Why is this true? The excuses are myriad but in truth such a reform would
inevitably end the financial dominance of health care by the insurers,
by market forces, which no candidate can afford to alienate. The major
money managers in health care will, therefore, use the political process
to block a system of accessible care for all in the U.S. Meanwhile, whole
sub-fields of cost-benefit analysis such as pharmaco-economics have proliferated
to look at the “costs per life saved” from various pathways of screening,
diagnosis and care (e.g., mammography, occult blood screening, colonoscopies,
Prostate Specific Antigen screening, etc). Though such analyses can serve
to clarify the relative costs and benefits of implementing specified system-wide
(and nation-wide) health screening policies, they are also used to justify
rationing and limiting care.
These approaches are often applied inappropriately at the individual level
where the unwise try to assign a variable dollar value to individual lives—whether
based on social utility or other poorly conceived measuring sticks. For
example, overly stringent cost-benefit parameters led to a 15-year effort
to undermine the efficacy of simple population screening for stool occult
blood that can detect early colon cancer. One argument against that test
was the high cost of follow up colonoscopies on the proportion of people
with positive tests for blood who would turn out not to have cancer. Because
that argument held sway, tens of thousands of people died needlessly from
colon cancer over that period because of the faulty recommendation. Over
the last five years this baby with the bath water view was successfully
defeated and early screening for colon cancer is again being promoted,
as it should be. But the growing strength of the market in care quality
decisions creates pressures that may well annihilate entire models of comprehensive
care, like PACE.
Summing Up
PACE programs value life commensurate with the perceived capacity for joy,
tranquility, autonomy and the wishes of their participants and families.

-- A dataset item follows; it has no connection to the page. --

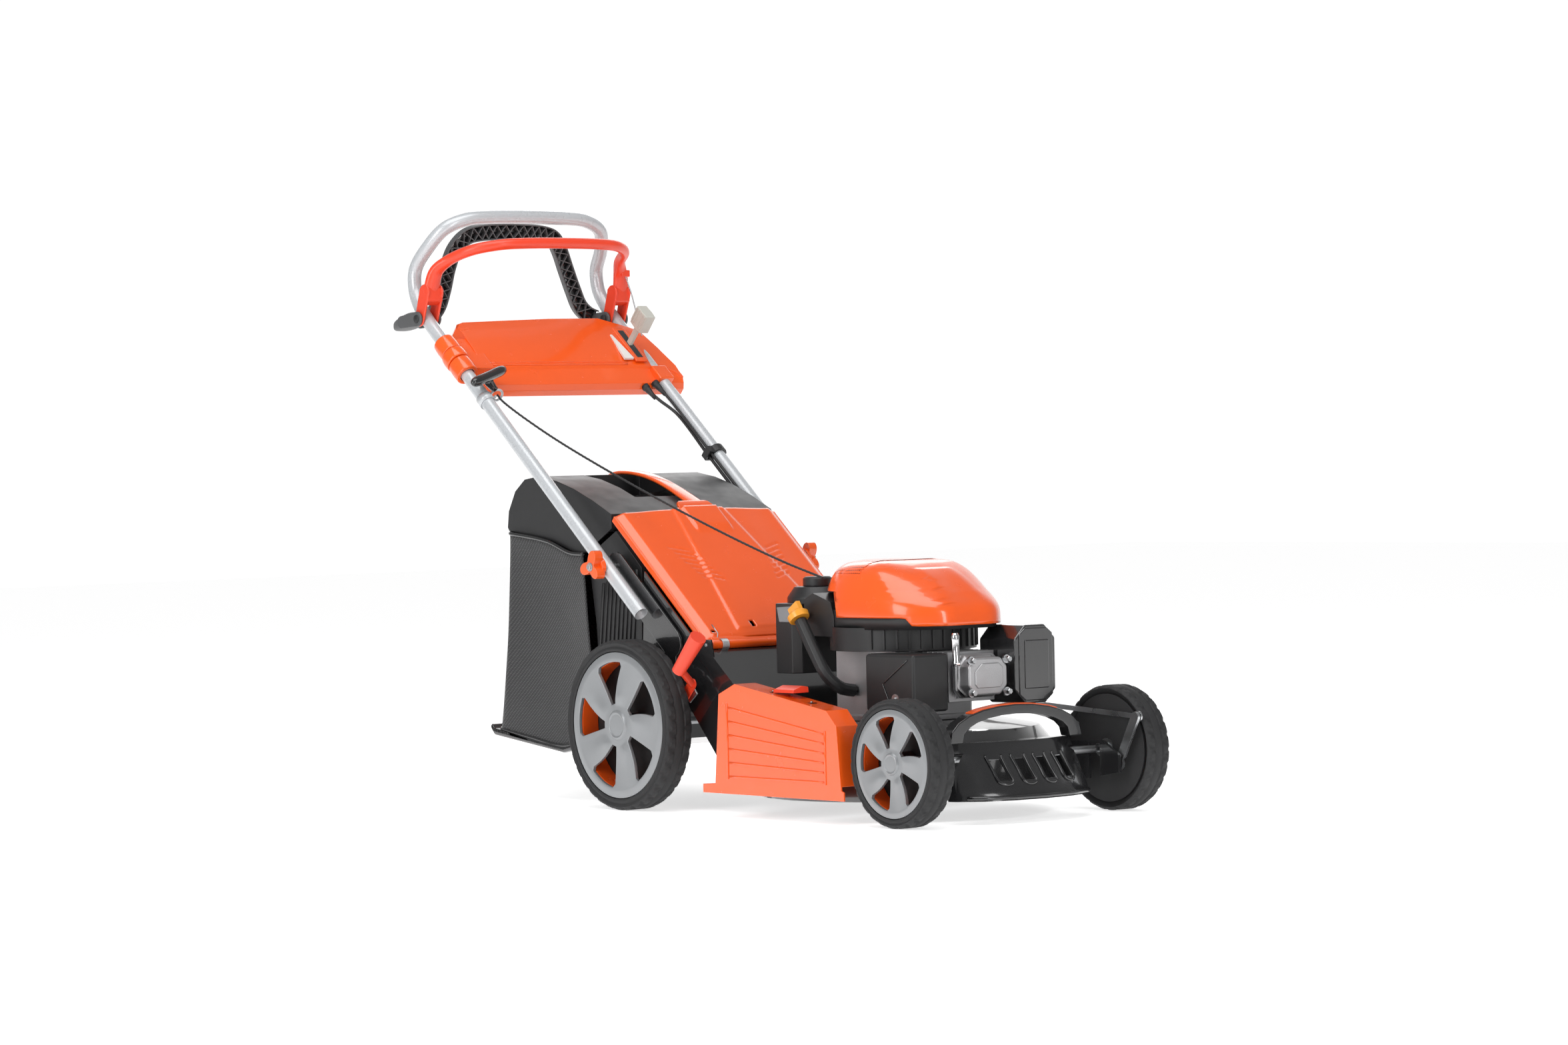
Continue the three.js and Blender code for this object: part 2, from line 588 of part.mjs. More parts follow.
function engineBlock() {
  const flange = box(-92, 92, 162, 350, ENGINE_BASE, 159);
  const plan = [[-78, 180], [-63, 165], [63, 165], [78, 180], [78, 330], [63, 345], [-63, 345], [-78, 330]];
  let block = join(flange, prismZ(plan, ENGINE_BASE, 262), box(-34, 34, 85, 170, 188, 256));
  const fins = 6;
  for (let i = 0; i < fins; i++) {
    const y = 91 + i * 12;
    block = join(block, box(-48, 48, y, y + 3.5, 182, 261));
  }
  return cut(block, bar(V(0, CRANK_Y, 140), V(0, CRANK_Y, 200), 13.2));
}
add('engine_block', engineBlock(), LOOK.aluminium);

const chamfered = (x0, x1, z0, z1, c) => [
  [x0 + c, z0], [x1 - c, z0], [x1, z0 + c], [x1, z1 - c],
  [x1 - c, z1], [x0 + c, z1], [x0, z1 - c], [x0, z0 + c],
];
add('valve_cover', join(
  prismY(chamfered(-40, 40, 193, 252, 14), 50, 76),
  prismY(chamfered(-46, 46, 188, 257, 12), 75, 85 - GAP),
), LOOK.aluminium);

function blowerHousing() {
  const cup = turned([
    [0, 262 + GAP], [BLOWER_RADIUS, 262 + GAP], [BLOWER_RADIUS, 300], [BLOWER_RADIUS - SHEET, 300],
    [BLOWER_RADIUS - SHEET, 266], [0, 266],
  ], 32, V(0, CRANK_Y, 0), V(0, 0, 1));
  const lobe = prismX([[298, 285], [372, 285], [372, 344], [350, 354], [306, 340], [298, 318]], -108, -52);
  return join(cup, lobe);
}
add('blower_housing', blowerHousing(), LOOK.blackPlastic);

// The cowl: each ring gives its height, front edge, front half width, widest half width and rear edge.
const COWL = [
  [303, 87, 64, 118, 376], [330, 92, 64, 118, 376], [358, 125, 58, 112, 372],
  [385, 165, 52, 100, 362], [400, 200, 46, 80, 345], [405, 225, 30, 50, 320],
];
function cowlRing([z, front, frontHalf, half, rear], inset, drop) {
  const middle = 240;
  const f = front + inset;
  const r = rear - inset;
  const w = half - inset;
  const right = [
    [frontHalf - inset, f], [(frontHalf + half) / 2 + 12 - inset, f + 0.35 * (middle - f)], [w, middle],
    [0.93 * w, middle + 0.5 * (r - middle)], [0.62 * w, middle + 0.87 * (r - middle)], [0.2 * w, r],
  ];
  const left = right.map(([x, y]) => [-x, y]).reverse();
  return [...right, ...left].map(([x, y]) => V(x, y, z - drop));
}
function engineCowl() {
  const outer = loft(COWL.map((row) => cowlRing(row, 0, 0)));
  const first = COWL[0];
  const inner = loft([cowlRing(first, 3, 8), ...COWL.map((row) => cowlRing(row, 3.5, 3))]);
  return cut(outer, inner, box(-140, -38, 288, 392, 290, 357));
}
add('engine_cowl', engineCowl(), LOOK.orange);

function fuelTank() {
  const body = prismZ([[-104, 410], [-92, 398], [52, 398], [64, 410],
    [64, 450], [52, 462], [-92, 462], [-104, 450]],
    223, 336);
  const shoulderProfile = [[0, 330], [50, 330], [50, 345], [38, 362], [0, 362]];
  const shoulder = turned(shoulderProfile, 20, V(-35, 425, 0), V(0, 0, 1));
  return join(body, shoulder);
}
add('fuel_tank', fuelTank(), LOOK.blackPlastic);
const fuelCapProfile = [[0, 362 + GAP], [24, 362 + GAP], [24, 375], [20, 378], [0, 378]];
add('fuel_cap', turned(fuelCapProfile, 20, V(-35, 425, 0), V(0, 0, 1)),
  LOOK.blackPlastic);

const FILLER_MOUTH = V(-128, 358, 311);
const FILLER_DIRECTION = V(0, 0.56, 0.83).normalize();
add('oil_filler_tube', swept([
  V(-81, 284, 198), V(-106, 286, 203), V(-124, 297, 222), V(-128, 325, 262), FILLER_MOUTH,
], circlePoints(10.5, 10), 14), LOOK.blackPlastic);
function oilCap() {
  const foot = FILLER_MOUTH.clone().addScaledVector(FILLER_DIRECTION, 2);
  const body = turned([[0, 0], [17, 0], [18, 9], [11, 15], [0, 15]], 16, foot, FILLER_DIRECTION);
  const wingFrom = foot.clone().addScaledVector(FILLER_DIRECTION, 12);
  const wingTo = foot.clone().addScaledVector(FILLER_DIRECTION, 27);
  const across = 13;
  const wing = loft([wingFrom, wingTo].map((p) => [
    V(p.x - 4, p.y - across * 0.83, p.z + across * 0.56),
    V(p.x - 4, p.y + across * 0.83, p.z - across * 0.56),
    V(p.x + 4, p.y + across * 0.83, p.z - across * 0.56),
    V(p.x + 4, p.y - across * 0.83, p.z + across * 0.56),
  ]));
  return join(body, wing);
}
add('oil_cap', oilCap(), LOOK.yellow);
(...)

As a model designed to support human dignity and autonomy, PACE is helping
to restore “quality of life” to its rightful place as a principal criterion
for what is good and comprehensive care for elders. But neither PACE nor
other innovative models of care can survive in this U.S. health care environment
governed by market forces. Even if they survive their positive content
will be diluted, washed out.
Along with the public and the professional community, PACE is caught in
this conundrum. In the U.S., we—both the public and the broad health community—may
be close to accepting, in principle, that a unified financing mechanism
for accessible continuous health care for all is the only way to provide
a system of quality care; yet the problem of winning electoral campaigns
to implement such a system, against highly financed campaigns distorting
the message, is a major obstacle to progress.
PACE is yet another example that shows that comprehensive care and global
financing work, contain costs reasonably, are humane and are affordable.
But that doesn’t mean PACE or other fine models will necessarily survive
without a revolution in health care.